Drugstores get relatively little attention in the push for healthcare safety, probably for a good reason, said experts at a recent panel discussion: Pharmacy error rates are low, and computerization is likely pushing them lower. Nevertheless, there are plenty of safety challenges remaining, said the panelists at the National Patient Safety Congress held last month in Washington, D.C.

Even when physicians send Rxs electronically, most pharmacies don't have that information going directly into their computer, said Mark Rubino, R.Ph., M.H.A., chief pharmacy officer of Aetna. "So what does that mean? The pharmacist or the pharmacy technician takes the prescription off a fax machine." That leaves potential for error in the data entry by the pharmacy technician, he said.

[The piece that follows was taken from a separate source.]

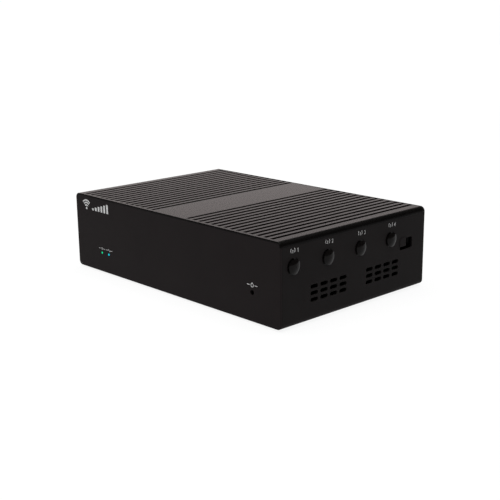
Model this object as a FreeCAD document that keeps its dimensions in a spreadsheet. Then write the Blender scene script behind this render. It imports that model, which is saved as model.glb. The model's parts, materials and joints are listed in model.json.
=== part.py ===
"""Fanless wifi extender box: finned lid over a folded steel tray, closed by a front and a rear panel.

Frame: millimetres. X runs across the front, Y from the front to the rear, Z up.
Origin: centre of the case's footprint, on the surface that the rubber feet stand on.
"""

import FreeCAD, Part
import math
import os
import re

import Sketcher

SIZES = {
    # case
    "case_width": 178.6,
    "case_depth": 116.0,
    "case_height": 45.8,
    "corner_radius": 2.8,
    "sheet_thickness": 1.2,
    "front_thickness": 1.0,
    "rear_thickness": 1.5,
    "panel_gap": 0.12,
    "front_edge_round": 0.5,
    "rear_edge_round": 0.35,
    "join_overlap": 0.5,
    "cut_margin": 1.0,
    # finned lid
    "cover_thickness": 4.0,
    "cover_edge": 2.95,
    "seam_gap": 0.15,
    "lip_thickness": 0.7,
    "lip_round": 0.5,
    "skirt_drop": 7.0,
    "skirt_thickness": 1.2,
    "skirt_clearance": 0.1,
    "groove_pitch": 5.0,
    "groove_width": 2.0,
    "groove_depth": 2.0,
    "groove_count": 14,
    "groove_chamfer": 0.25,
    "groove_margin": 2.2,
    "first_groove": 15.65,
    "post_x": 83.0,
    "post_front_y": -36.0,
    "post_rear_y": 51.0,
    "post_radius": 3.0,
    "post_drill_depth": 12.0,
    "boss_height": 8.0,
    "boss_screw_drop": 8.0,
    "boss_drill_depth": 6.5,
    # feet
    "foot_height": 0.9,
    "foot_radius": 5.5,
    "foot_x": 70.0,
    "foot_y": 42.0,
    "foot_chamfer": 0.3,
    # side vents
    "vent_length": 5.7,
    "vent_height": 2.15,
    "vent_pitch_y": 7.38,
    "vent_pitch_z": 3.53,
    "vent_first_y": -33.6,
    "vent_first_z": 12.35,
    "vent_group_pitch": 43.6,
    "vent_groups": 2,
    "vent_columns": 4,
    "vent_rows": 3,
    # antenna ports and their domed plugs
    "port_count": 4,
    "port_first_y": -48.95,
    "port_pitch": 25.6,
    "port_z": 32.8,
    "port_radius": 4.45,
    "plug_clearance": 0.05,
    "plug_head_radius": 4.05,
    "plug_head_low": 0.85,
    "plug_head_high": 0.9,
    "plug_head_top": 1.9,
    "plug_neck_radius": 3.7,
    "plug_neck_depth": 0.5,
    "plug_floor_depth": 1.6,
    "plug_length": 5.0,
    "plug_skirt_thickness": 0.8,
    "plug_slit": 1.2,
    "plug_slit_floor": 0.4,
    # lock opening with its formed hood
    "lock_y": 41.45,
    "lock_z": 28.2,
    "lock_length": 10.9,
    "lock_height": 6.4,
    "lock_corner": 1.0,
    "hood_front_y": 35.6,
    "hood_rear_y": 41.1,
    "hood_low_z": 26.9,
    "hood_top_z": 32.0,
    "hood_corner": 2.0,
    "hood_rise": 0.25,
    "hood_round": 0.2,
    # front panel holes
    "light_power_x": -64.0,
    "light_status_x": -57.1,
    "light_z": 12.9,
    "light_hole_radius": 0.75,
    "reset_x": 68.6,
    "reset_z": 16.8,
    "reset_hole_radius": 1.4,
    # front panel lugs and tongues
    "lug_x": 70.0,
    "lug_width": 10.0,
    "lug_depth": 7.0,
    "lug_height": 6.0,
    "lug_screw_y": -52.5,
    "lug_drill_depth": 5.2,
    "tongue_x": 60.0,
    "tongue_depth": 6.0,
    "tongue_height": 3.9,
    "tongue_clearance": 0.1,
    # rear tabs of the tray
    "tab_x": 70.0,
    "tab_width": 10.0,
    "tab_height": 7.8,
    "tab_screw_z": 6.1,
    # screws
    "screw_hole_radius": 1.7,
    "pilot_radius": 1.3,
    "shank_radius": 1.25,
    "head_radius": 2.75,
    "head_height": 1.6,
    "recess_width": 0.55,
    "recess_length": 2.8,
    "recess_depth": 0.8,
    "sink_depth": 1.2,
    "sink_clearance": 0.05,
    "cover_screw_length": 12.0,
    "lug_screw_length": 6.0,
    "rear_screw_length": 6.5,
    "board_screw_length": 7.0,
    "heat_screw_bite": 2.7,
    # circuit board
    "standoff_height": 8.0,
    "standoff_radius": 2.75,
    "board_thickness": 1.6,
    "board_width": 156.0,
    "board_front_y": -52.0,
    "board_rear_y": 54.0,
    "board_hole_radius": 1.6,
    "corner_hole_x": 72.0,
    "corner_hole_front_y": -44.0,
    "corner_hole_rear_y": 46.0,
    "middle_hole_x": 34.0,
    "middle_hole_y": 12.0,
    "film_y": 2.5,
    "film_width": 152.0,
    "film_depth": 98.0,
    "film_thickness": 0.3,
    "film_hole_radius": 3.5,
    # processor stack
    "processor_y": -5.0,
    "processor_side": 23.0,
    "processor_height": 1.6,
    "pad_height": 1.0,
    "heat_block_side": 26.0,
    "heat_flange_length": 52.0,
    "heat_flange_height": 4.0,
    "heat_screw_offset": 20.0,
    "heat_screw_depth": 3.0,
    # capacitors and inductors
    "power_first_x": -64.0,
    "power_pitch": 10.0,
    "can_y": 32.0,
    "can_radius": 4.0,
    "can_height": 11.5,
    "can_round": 0.6,
    "coil_y": 16.0,
    "coil_side": 7.0,
    "coil_height": 4.0,
    "coil_round": 1.2,
    # radio
    "radio_x": 43.0,
    "radio_y": -18.0,
    "radio_width": 30.0,
    "radio_depth": 26.0,
    "radio_height": 3.2,
    "radio_chip_side": 14.0,
    "radio_chip_height": 1.2,
    "can_thickness": 0.3,
    "receptacle_x": 60.8,
    "receptacle_pitch": 6.0,
    "receptacle_side": 2.6,
    "receptacle_height": 0.6,
    "receptacle_ring_radius": 1.0,
    "receptacle_ring_height": 1.25,
    "receptacle_bore_radius": 0.75,
    "receptacle_pin_radius": 0.25,
    "receptacle_pin_height": 1.1,
    "antenna_pitch": 27.0,
    "antenna_span": 20.0,
    "antenna_rise": 6.0,
    "antenna_strip": 1.6,
    "antenna_sheet": 0.4,
    "antenna_y": -49.5,
    # network ports
    "lan_width": 16.0,
    "lan_depth": 21.0,
    "lan_height": 13.4,
    "lan_shell": 0.4,
    "lan_recess": 0.4,
    "lan_mouth_width": 11.9,
    "lan_mouth_height": 7.1,
    "lan_mouth_base": 4.1,
    "lan_mouth_depth": 14.0,
    "lan_latch_width": 6.2,
    "lan_latch_height": 2.0,
    "lan_catch_width": 4.2,
    "lan_catch_height": 1.3,
    "lan_contact_count": 8,
    "lan_contact_pitch": 1.02,
    "lan_contact_width": 0.4,
    "lan_contact_length": 9.0,
    "lan_contact_rise": 2.0,
    "lan_contact_thickness": 0.4,
    "lan_contact_gap": 0.5,
    "port_gap": 0.25,
    "lan_first_x": -12.0,
    "lan_second_x": 10.0,
    # usb port
    "usb_x": -40.0,
    "usb_width": 13.1,
    "usb_depth": 14.0,
    "usb_height": 5.9,
    "usb_shell": 0.3,
    "usb_tongue_width": 11.0,
    "usb_tongue_height": 1.9,
    "usb_tongue_depth": 11.5,
    "usb_tongue_drop": 1.0,
    "usb_root_depth": 2.0,
    # power inlet
    "inlet_x": -64.0,
    "inlet_recess": 0.2,
    "inlet_width": 9.0,
    "inlet_depth": 14.4,
    "inlet_height": 11.0,
    "inlet_axis_height": 6.4,
    "inlet_bore_radius": 3.1,
    "inlet_bore_depth": 9.5,
    "inlet_pin_radius": 1.0,
    "inlet_pin_length": 8.0,
    "inlet_pin_round": 0.4,
    # reset switch
    "switch_side": 6.2,
    "switch_depth": 3.6,
    "switch_front_y": -51.0,
    "plunger_radius": 1.0,
    "plunger_front_y": -55.4,
    "plunger_rear_y": -50.4,
    "plunger_round": 0.3,
    "plunger_bore_radius": 1.08,
    "plunger_bore_depth": 1.5,
    # light pipes and their lamps
    "pipe_radius": 0.7,
    "pipe_head_radius": 1.7,
    "pipe_head_length": 4.2,
    "pipe_round": 0.25,
    "lamp_width": 3.2,
    "lamp_depth": 2.8,
    "lamp_height": 3.4,
    # rating label
    "label_width": 70.0,
    "label_depth": 36.0,
    "label_thickness": 0.1,
}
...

James DeVita, director of quality and patient safety at CVS Corp., took exception to the characterization of technicians working almost independently. "That is certainly not the norm," he said. Technicians "don't work without oversight and without training. They don't fill prescriptions.... All the professional aspects of prescription filling, including final check, are done by a pharmacist." For techs, he said, "there is no national standard for training. But every state has requirements."

On the other hand, Michael Cohen, R.Ph., president of the Institute for Safe Medication Practices, said that although regulations call for pharmacists to check prescriptions, "Whether by mistake or by design, sometimes that doesn't happen.... We see some of the results of that, unfortunately."

Rubino said payers have no plans for requiring certification or specific training for technicians. He noted that Aetna itself uses techs for prior approval work. He argued that often errors come down to human factors, rather than inadequate training.

Do pharmacists get too little information about patients? Rubino noted there was previously a proposal before the National Business Group on Health to require the diagnosis be on the prescription, a plan called Dx on Rx. "That would eliminate a large portion of the medication errors, because when a pharmacist sees what the diagnosis is, that helps reinforce that it is the correct drug, correct dose, etc.," he argued.

Rubino lamented that the proposal was opposed by the pharmaceutical industry, in part, he believes, because payers might not pay for some off-label uses of drugs.

Cohen said that, particularly in light of serious adverse events in ambulatory care, he's bothered by the fact that community pharmacists often lack basic information, including patients' age, chronic conditions like diabetes, and allergies.

To address that, Rubino said, Aetna has combined its medical claims data with its pharmacy claims system so the company can alert physicians or pharmacists about potential problems. It is also launching a personal health record to include all of a patient's medications, no matter where they were obtained, as well as disease state information, so members can take that information to pharmacists or physicians.

It's federal law for Medicare patients to receive counseling at dispensing. In nearly all states, it's state law for all patients to get that counseling. "But it isn't happening-or at least only a small percentage of patients are being counseled," said Cohen. He stressed that one big problem is that the reimbursement system provides no incentive for counseling.